Anthony Vazquez / Sun-Times

Asked about what happened with Woodson, Chime spokeswoman Jen Hibbard says she couldn’t provide details about the fraud that affected his account. Hibbard says the company has made “significant” investments in risk and compliance, with one in every five of its employees working in those areas. She says Chime watches for fraud and that its users also need to look out for themselves, practicing smart online behavior such as monitoring their accounts, using strong passwords and not giving out personal information.

“Our members are the 70% of Americans living paycheck to paycheck, including many who have historically been excluded or harmed by traditional financial services,” Hibbard says. “We understand the importance of — and have doubled down on — customer service and consumer protection.”

Rachel Gittleman, financial services outreach manager for the Consumer Federation of America, says many people don’t realize the fintech apps they use aren’t banks and don’t offer them the same protections.

Gittleman says some facets of the apps, such as Chime’s tipping feature, can obscure their real costs. With no standardized disclosures, it can be hard to compare costs or to realize that a pile of tips could equate to a relatively high interest rate.

“Having that be unregulated poses so many risks to consumers,” she says.

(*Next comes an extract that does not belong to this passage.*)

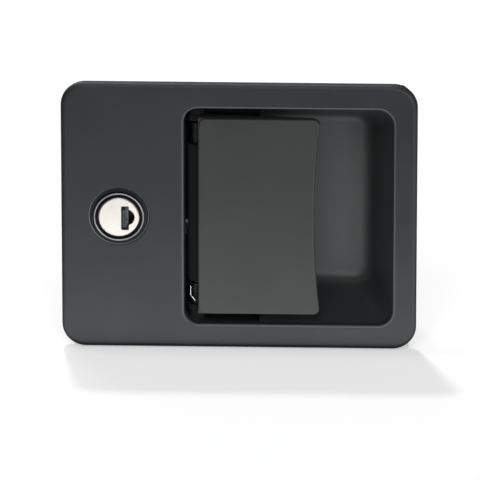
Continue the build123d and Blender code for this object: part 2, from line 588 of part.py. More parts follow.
def lock_slide():
    left = LOCK_X - 7.0
    right = PAWL_X + COLLAR_R + 0.6
    top = POST_Z + SLIDE_TRAVEL + SHOULDER_R + 4.0
    foot = rounded(left, right, FORK_Z0, POST2_Z + SLIDE_TRAVEL + SHOULDER_R + 3.0, 1.5)
    neck = rounded(left, LOCK_X + 5.5, FORK_Z0, top, 2.0)
    shape = along_y(foot + neck, SLIDE_Y0, SLIDE_Y1)
    for x, z in GUIDES:
        way = slot_between((x, z), (x, z + SLIDE_TRAVEL), SHOULDER_R + GUIDE_GAP)
        shape -= along_y(way, SLIDE_Y0 - 1, SLIDE_Y1 + 1)
    cross_r = ECC_PIN_R + SLIDE_PLAY
    cross = slot_between((ECC_X - 0.3, ECC_Z), (LOCK_X + ECC_R + 0.3, ECC_Z), cross_r)
    shape -= along_y(cross, SLIDE_Y0 - 1, SLIDE_Y1 + 1)

    # fork, bent back at the foot, with a prong each side of the lever's boss
    reach_y = PAWL_Y + LEVER_HUB_R - 1.0
    prongs = rounded(PAWL_X - COLLAR_R - 0.6, right, SLIDE_Y0, reach_y, 1.0)
    prongs -= slot_between((PAWL_X, PAWL_Y), (PAWL_X, reach_y + 8), LEVER_HUB_R + 0.3)
    return shape + along_z(prongs, FORK_Z0, FORK_Z1)


def slide_screws():
    screws = []
    for x, z in GUIDES:
        shoulder_y1 = SLIDE_Y1 + 0.2
        screw = rod_y(x, z, SHOULDER_R, POST_Y1, shoulder_y1)
        screw += rod_y(x, z, RIVET_R, POST_Y1 - 6.5, POST_Y1)
        screw += rod_y(x, z, SLIDE_HEAD_R, shoulder_y1, shoulder_y1 + SLIDE_HEAD_T)
        screw -= rod_y(x, z, 1.3, shoulder_y1 + SLIDE_HEAD_T - 1.1, shoulder_y1 + SLIDE_HEAD_T + 1)
        screws.append(screw)
    return Compound(children=screws)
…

Though consumer groups want closer eyes on fintech companies, the apps have helped drive some positive change, says Alex Horowitz, a senior officer specializing in consumer finance research for The Pew Charitable Trusts. Many big banks recently eliminated or lowered overdraft fees, and some are offering small-dollar loans and early access to paychecks — innovations popularized by fintech companies, Horowitz says. Pew estimates that the overdraft-fee changes could save consumers nationwide a cumulative $4 billion a year.